The association’s executive director, Yasmina Vinci, applauded the rule in a statement, saying it will “allow programs to continue doing what they do best: providing a safe, healthy, and well-rounded classroom experience for young children, while also offering essential support and resources to their families beyond the classroom.”

Funding challenges remain for Head Start programs nationwide

Vinci’s statement wasn’t entirely laudatory, though.

“The organization remains concerned that, if Congress and future administrations do not agree to [funding] increases, the impact of the final rule could prove devastating, by significantly reducing the number of children and families served by Head Start programs,” she wrote.

Money for Head Start flows from the federal government directly to local program operators, which can include local school districts, nonprofits, municipal and tribal governments, and for-profit companies.
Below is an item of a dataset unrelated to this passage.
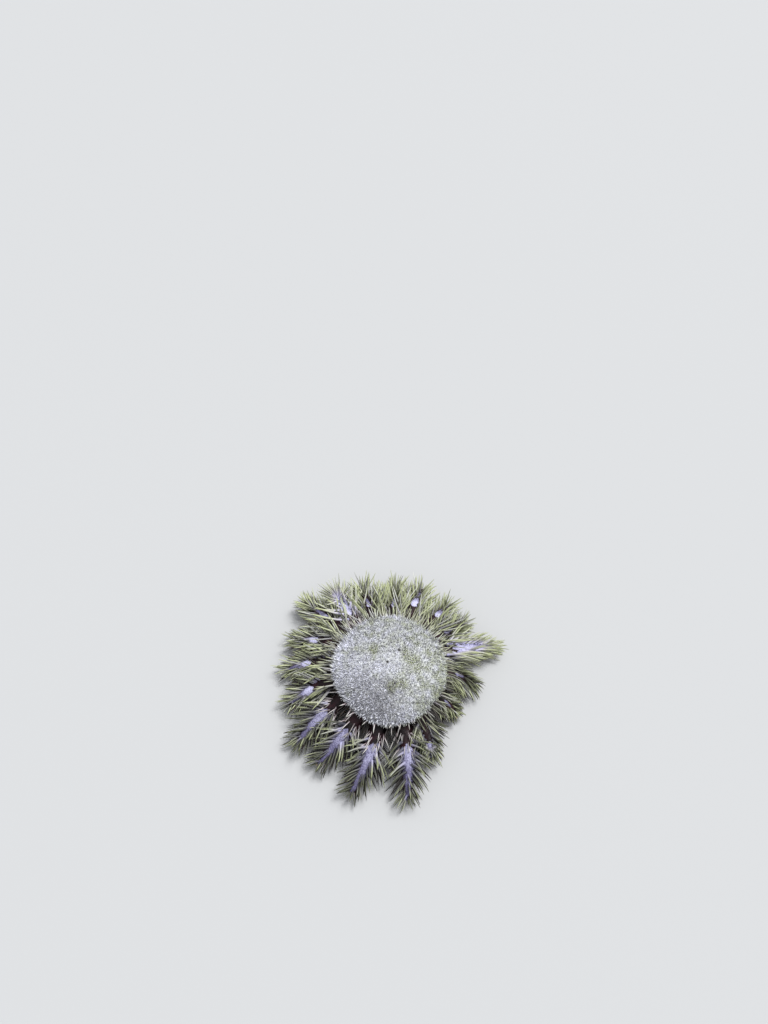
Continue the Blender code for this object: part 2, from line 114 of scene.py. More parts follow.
# How each arm looks: where its bare lavender stripe starts and ends along it, the stripe's share of
# the half width and its light; where its long spines start, how dense they are, and their length
# and spread against the usual; how many spines stand on its back, and how far they fan out in
# degrees; how far spines curl down and hook towards the front, as shares of their length; and how
# lilac and how much lighter its spines are. The stripe's light and the spines' tone are painted
# light and shade: lowest on the front arms, painted as in shade, and higher on those behind them.
Look = namedtuple(
    "Look",
    "first last width light clear dense length spread back fan curl hook lilac tone",
)
LOOKS = (
    Look(0.31, 1.02, 1.40, 0.42, 0.30, 0.85, 0.95, 1.00, 4, 30, 0.02, 0.00, 1.00, -0.84),
    Look(0.31, 1.02, 1.50, 0.38, 0.30, 0.85, 0.95, 0.96, 4, 30, 0.02, 0.00, 1.00, -0.84),
    Look(0.31, 1.00, 1.40, 0.36, 0.30, 0.86, 0.95, 0.88, 5, 30, 0.02, 0.00, 1.00, -0.82),
    Look(0.33, 0.99, 1.38, 0.44, 0.28, 0.90, 1.00, 0.84, 5, 30, 0.03, 0.00, 0.80, -0.70),
    Look(0.50, 0.92, 0.92, 0.74, 0.20, 1.00, 1.05, 0.80, 4, 30, 0.03, 0.00, 0.50, -0.28),
    Look(0.54, 0.94, 0.84, 0.80, 0.20, 1.00, 1.05, 0.72, 6, 30, 0.03, 0.05, 0.40, -0.12),
    Look(0.53, 0.92, 0.84, 0.84, 0.20, 1.00, 1.10, 0.72, 7, 35, 0.04, 0.05, 0.30, -0.06),
    Look(0.50, 0.80, 0.40, 0.45, 0.20, 1.00, 1.10, 0.85, 12, 60, 0.04, 0.05, 0.20, 0.10),
    Look(0.40, 1.30, 0.86, 0.90, 0.40, 0.62, 1.42, 1.10, 46, 150, 0.02, 0.00, 1.40, 0.24),
    Look(0.48, 0.70, 0.30, 0.60, 0.20, 1.00, 1.35, 0.72, 16, 75, 0.03, 0.00, 0.10, 0.25),
    Look(0.45, 0.66, 0.30, 0.70, 0.20, 1.00, 1.35, 0.68, 14, 60, 0.03, 0.00, 0.10, 0.25),
    Look(0.52, 0.86, 0.98, 0.80, 0.20, 0.90, 1.35, 0.68, 7, 40, 0.03, 0.00, 0.10, 0.20),
    Look(0.58, 0.84, 0.74, 0.70, 0.20, 0.90, 1.30, 0.70, 8, 40, 0.04, 0.00, 0.10, 0.15),
    Look(0.46, 0.72, 0.30, 0.30, 0.20, 0.95, 1.25, 0.80, 9, 40, 0.05, 0.05, 0.10, 0.10),
    Look(0.30, 1.20, 0.88, 0.60, 0.24, 1.20, 1.00, 0.42, 18, 22, 0.03, 0.10, 2.20, 0.40),
    Look(0.45, 0.70, 0.24, 0.30, 0.16, 0.90, 1.00, 0.80, 8, 30, 0.10, 0.42, 0.10, -0.24),
    Look(0.45, 0.75, 0.22, 0.30, 0.16, 0.90, 0.82, 0.72, 7, 30, 0.10, 0.10, 0.10, -0.34),
    Look(0.66, 1.40, 1.30, 0.34, 0.20, 0.80, 0.86, 0.85, 24, 150, 0.06, 0.06, 0.50, -0.48),
)
# The stripe's shape and its painted highlight, lightest near its head: share of its own length,
# share of its width or light.
STRIPE_SHAPE = (
    (-0.14, -0.60), (-0.04, -0.20), (0.04, 0.10), (0.12, 0.44), (0.22, 0.90), (0.30, 1.00),
    (0.42, 0.86), (0.62, 0.70), (0.90, 0.52), (1.00, 0.20), (1.10, -0.60),
)
STRIPE_HIGHLIGHT = (
    (0.00, 0.80), (0.15, 1.00), (0.33, 0.96), (0.50, 0.48), (0.75, 0.22), (1.00, 0.10),
)
# How softly its sides end, the height on the section where it starts, and how soft that end is.
STRIPE_EDGE = 0.6
STRIPE_UP = 0.40
STRIPE_UP_EDGE = 0.25

# Bright patches that no spine crosses: the arm's number, the patch's place along it and its radius.
BARE_PATCHES = (
    (4, 0.63, 0.0042), (5, 0.66, 0.0040), (6, 0.65, 0.0038), (8, 0.46, 0.0022),
    (11, 0.62, 0.0044), (12, 0.66, 0.0030), (14, 0.42, 0.0022),
)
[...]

Congress mandates allocating federal Head Start funds using a complicated funding formula that includes a base amount, a “cost-of-living adjustment” to ensure continuity of service levels from the prior year, and an additional set of funds that can only be used for certain functions, like staff compensation and program expansion. Providers must match at least 20 percent of the federal allocation. States can also apply on behalf of local Head Start providers for two sets of additional grants.

Some states offer supplemental funds to increase Head Start capacity. But when that additional support disappears, Head Start programs that rely on it face devastating choices. Alaska, for instance, has reduced its share in recent years, which means some providers have had to ask staff to volunteer their time, and others have had to shut down altogether.

Other programs, as in Massachusetts and Ohio, have fallen victim to the kinds of staffing woes that have plagued school districts nationwide in recent years. Providing early learning experiences can be grueling, exhausting, and thankless, causing many educators to seek more lucrative and less challenging employment elsewhere.

As a result of these and other factors, the number of “funded students” nationwide is typically lower than the number of students who actually enroll—and far lower than the number of students who are eligible to attend.

To make matters more complicated, that’s not uniformly true across all Head Start programs, which are independently operated despite being fueled by public funding. Some Head Start programs in recent years have been funded for a larger number of students than they serve, said Steven Barnett, a professor of education and economics at the Rutgers Graduate School of Education, and senior co-director of NIEER.

A logical next step, then, would be to increase the number of enrolled students. But doing that without raising pay for Head Start educators could lead to higher staff turnover and lower-quality services for students, Barnett said.

He suspects that situation was the impetus for the new rule.

Even with the new mandate for Head Start programs to pay employees more, Congress doesn’t appear to be preparing a corresponding increase in funding. The Biden administration in its most recent budget proposal included adding half a billion dollars to Head Start appropriations, but lawmakers are unlikely to pass that proposal as written.

The rule gives the HHS secretary the option to extend waivers for compliance with the rule if Congress doesn’t increase Head Start funding by more than 1.3 percent by 2028.

HHS officials have said most programs should be able to cover the costs associated with the new rule with the funds they already receive.

“With the new rule, the quality and stability of Head Start programs will increase, and the number of children served would remain roughly the same as are currently being served,” the agency told Politico earlier this year. “Today, programs are under-enrolled largely because of instability in staffing.”

While navigating a tight labor market, Head Start providers have also felt pressure to expand their offerings. Full-day preschool has become more common in recent years, necessitating a larger number of staff or more hours for existing staff members.

“You take personnel costs, length of day, and number of kids—if two of those are going up, one of those is going down,” Barnett said. “ I wouldn’t want to be a program director stuck with this.”

The Charleston school district in South Carolina, for instance, cut 100 slots from its Head Start program this year in an effort to reduce class sizes and increase teacher compensation.

A different approach from the federal government, Barnett argues, could push for an increase in wages without sacrificing the number of slots for students. For instance, the federal government could have mandated a certain number of classrooms to stay open as a condition for getting federal funds.

An even more radical change, Barnett said, would have been to make everyone who works for Head Start an employee of the state where they work. The relatively young workforce could even lower the average cost for state-funded health insurance and pensions.

Bumping up wages without cutting seats “would be feasible at that scale,” Barnett said. “But for each independent little place to do that, I don’t see how they do it.”